_Set problem_
Print the entries below in their entirety, exactly as they are written.

_The data_
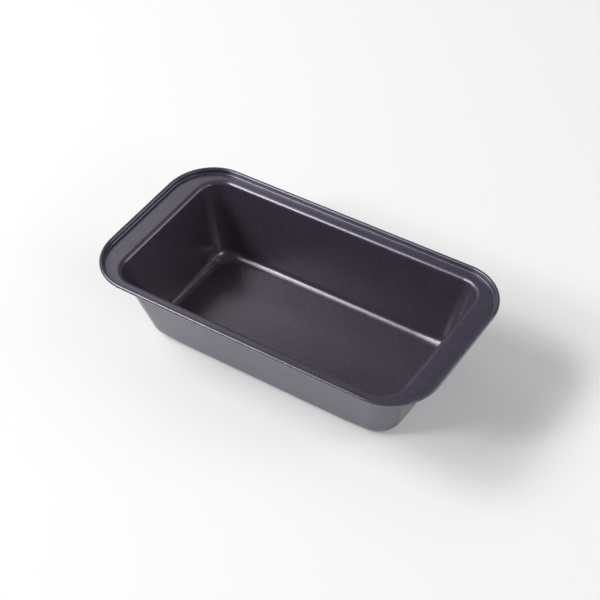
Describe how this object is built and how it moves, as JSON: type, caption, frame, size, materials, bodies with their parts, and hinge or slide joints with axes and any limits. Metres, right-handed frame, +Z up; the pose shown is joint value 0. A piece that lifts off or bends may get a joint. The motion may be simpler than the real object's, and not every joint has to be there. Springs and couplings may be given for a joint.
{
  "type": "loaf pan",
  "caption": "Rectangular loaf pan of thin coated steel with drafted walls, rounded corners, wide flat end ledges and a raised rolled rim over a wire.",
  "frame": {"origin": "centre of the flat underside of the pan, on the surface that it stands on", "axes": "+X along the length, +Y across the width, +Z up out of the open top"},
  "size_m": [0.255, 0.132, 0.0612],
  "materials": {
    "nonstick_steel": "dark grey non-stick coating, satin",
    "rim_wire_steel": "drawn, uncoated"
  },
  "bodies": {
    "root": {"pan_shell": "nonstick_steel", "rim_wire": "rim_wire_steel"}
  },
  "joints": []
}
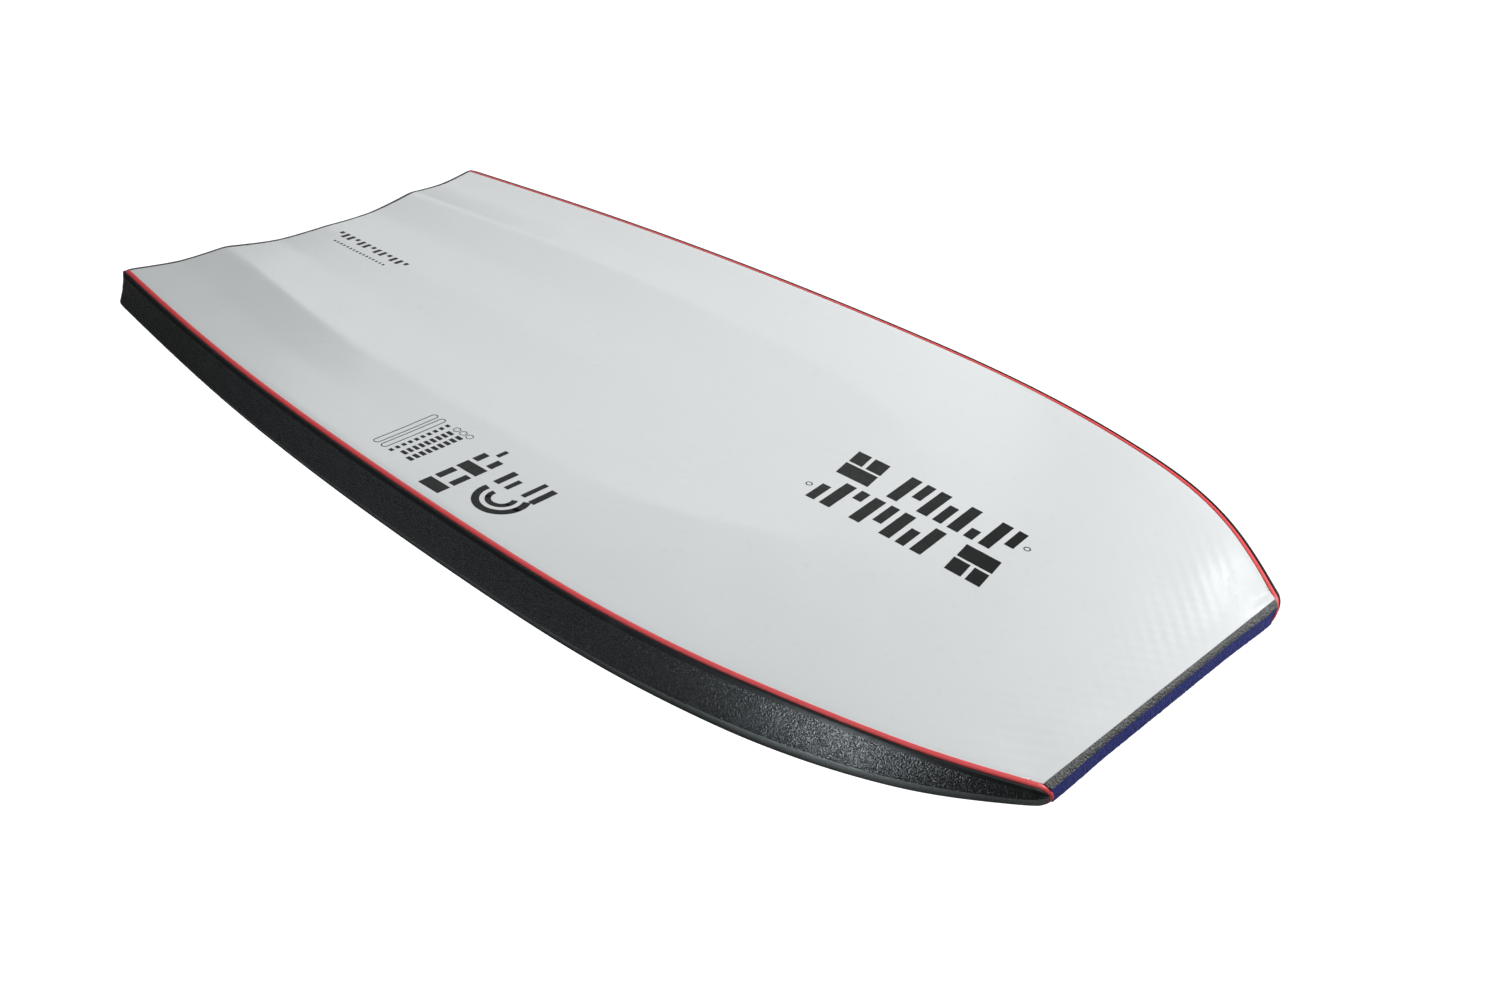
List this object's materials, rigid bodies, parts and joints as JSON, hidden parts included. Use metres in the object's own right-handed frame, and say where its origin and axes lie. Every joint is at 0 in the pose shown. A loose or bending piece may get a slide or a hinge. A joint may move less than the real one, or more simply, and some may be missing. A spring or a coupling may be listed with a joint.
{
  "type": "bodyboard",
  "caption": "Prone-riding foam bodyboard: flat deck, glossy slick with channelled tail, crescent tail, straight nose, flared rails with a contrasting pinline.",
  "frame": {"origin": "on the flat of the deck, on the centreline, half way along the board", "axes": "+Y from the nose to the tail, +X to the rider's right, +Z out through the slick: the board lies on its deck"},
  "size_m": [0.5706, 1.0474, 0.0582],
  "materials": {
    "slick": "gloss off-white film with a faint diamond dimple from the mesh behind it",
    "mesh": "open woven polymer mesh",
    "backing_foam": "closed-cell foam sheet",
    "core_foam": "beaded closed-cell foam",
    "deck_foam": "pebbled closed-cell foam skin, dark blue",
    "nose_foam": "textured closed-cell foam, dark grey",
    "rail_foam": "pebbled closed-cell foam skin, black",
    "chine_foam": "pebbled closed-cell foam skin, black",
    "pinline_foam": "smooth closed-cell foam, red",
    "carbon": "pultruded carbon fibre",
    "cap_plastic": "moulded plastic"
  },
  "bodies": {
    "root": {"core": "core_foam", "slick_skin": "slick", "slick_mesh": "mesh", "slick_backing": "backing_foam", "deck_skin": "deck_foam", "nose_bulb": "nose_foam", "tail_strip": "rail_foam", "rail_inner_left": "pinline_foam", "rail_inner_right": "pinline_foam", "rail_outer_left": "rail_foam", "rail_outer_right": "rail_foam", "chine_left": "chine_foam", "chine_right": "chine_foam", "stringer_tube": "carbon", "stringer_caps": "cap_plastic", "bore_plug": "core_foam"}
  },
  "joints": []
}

_Response to this task_
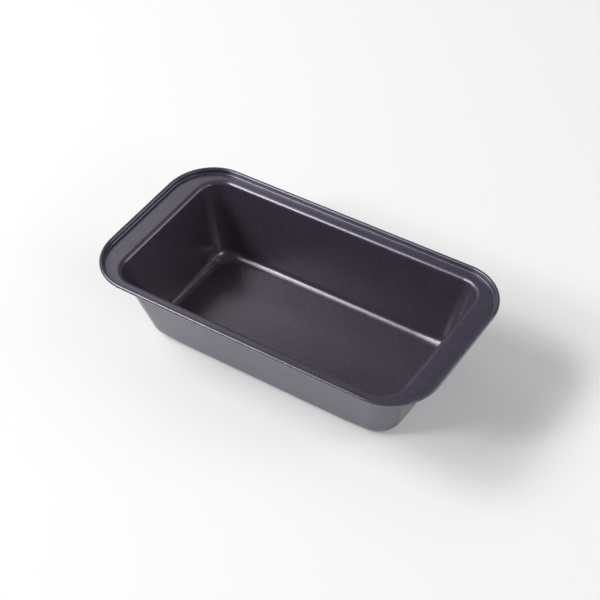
Describe how this object is built and how it moves, as JSON: type, caption, frame, size, materials, bodies with their parts, and hinge or slide joints with axes and any limits. Metres, right-handed frame, +Z up; the pose shown is joint value 0. A piece that lifts off or bends may get a joint. The motion may be simpler than the real object's, and not every joint has to be there. Springs and couplings may be given for a joint.
{
  "type": "loaf pan",
  "caption": "Rectangular loaf pan of thin coated steel with drafted walls, rounded corners, wide flat end ledges and a raised rolled rim over a wire.",
  "frame": {"origin": "centre of the flat underside of the pan, on the surface that it stands on", "axes": "+X along the length, +Y across the width, +Z up out of the open top"},
  "size_m": [0.255, 0.132, 0.0612],
  "materials": {
    "nonstick_steel": "dark grey non-stick coating, satin",
    "rim_wire_steel": "drawn, uncoated"
  },
  "bodies": {
    "root": {"pan_shell": "nonstick_steel", "rim_wire": "rim_wire_steel"}
  },
  "joints": []
}
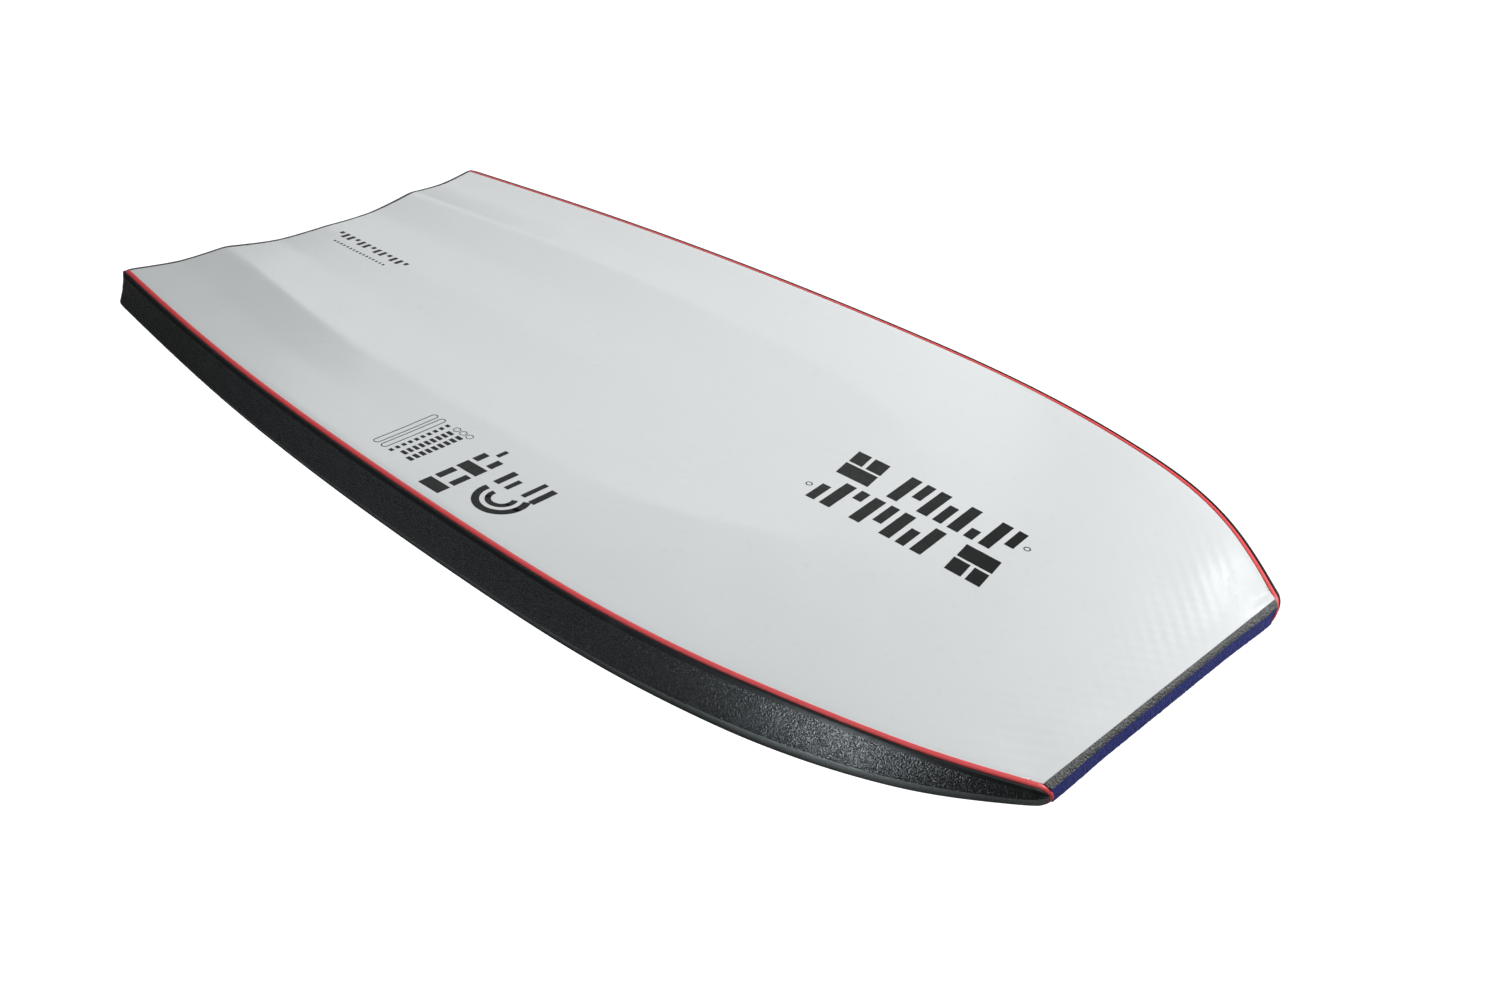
List this object's materials, rigid bodies, parts and joints as JSON, hidden parts included. Use metres in the object's own right-handed frame, and say where its origin and axes lie. Every joint is at 0 in the pose shown. A loose or bending piece may get a slide or a hinge. A joint may move less than the real one, or more simply, and some may be missing. A spring or a coupling may be listed with a joint.
{
  "type": "bodyboard",
  "caption": "Prone-riding foam bodyboard: flat deck, glossy slick with channelled tail, crescent tail, straight nose, flared rails with a contrasting pinline.",
  "frame": {"origin": "on the flat of the deck, on the centreline, half way along the board", "axes": "+Y from the nose to the tail, +X to the rider's right, +Z out through the slick: the board lies on its deck"},
  "size_m": [0.5706, 1.0474, 0.0582],
  "materials": {
    "slick": "gloss off-white film with a faint diamond dimple from the mesh behind it",
    "mesh": "open woven polymer mesh",
    "backing_foam": "closed-cell foam sheet",
    "core_foam": "beaded closed-cell foam",
    "deck_foam": "pebbled closed-cell foam skin, dark blue",
    "nose_foam": "textured closed-cell foam, dark grey",
    "rail_foam": "pebbled closed-cell foam skin, black",
    "chine_foam": "pebbled closed-cell foam skin, black",
    "pinline_foam": "smooth closed-cell foam, red",
    "carbon": "pultruded carbon fibre",
    "cap_plastic": "moulded plastic"
  },
  "bodies": {
    "root": {"core": "core_foam", "slick_skin": "slick", "slick_mesh": "mesh", "slick_backing": "backing_foam", "deck_skin": "deck_foam", "nose_bulb": "nose_foam", "tail_strip": "rail_foam", "rail_inner_left": "pinline_foam", "rail_inner_right": "pinline_foam", "rail_outer_left": "rail_foam", "rail_outer_right": "rail_foam", "chine_left": "chine_foam", "chine_right": "chine_foam", "stringer_tube": "carbon", "stringer_caps": "cap_plastic", "bore_plug": "core_foam"}
  },
  "joints": []
}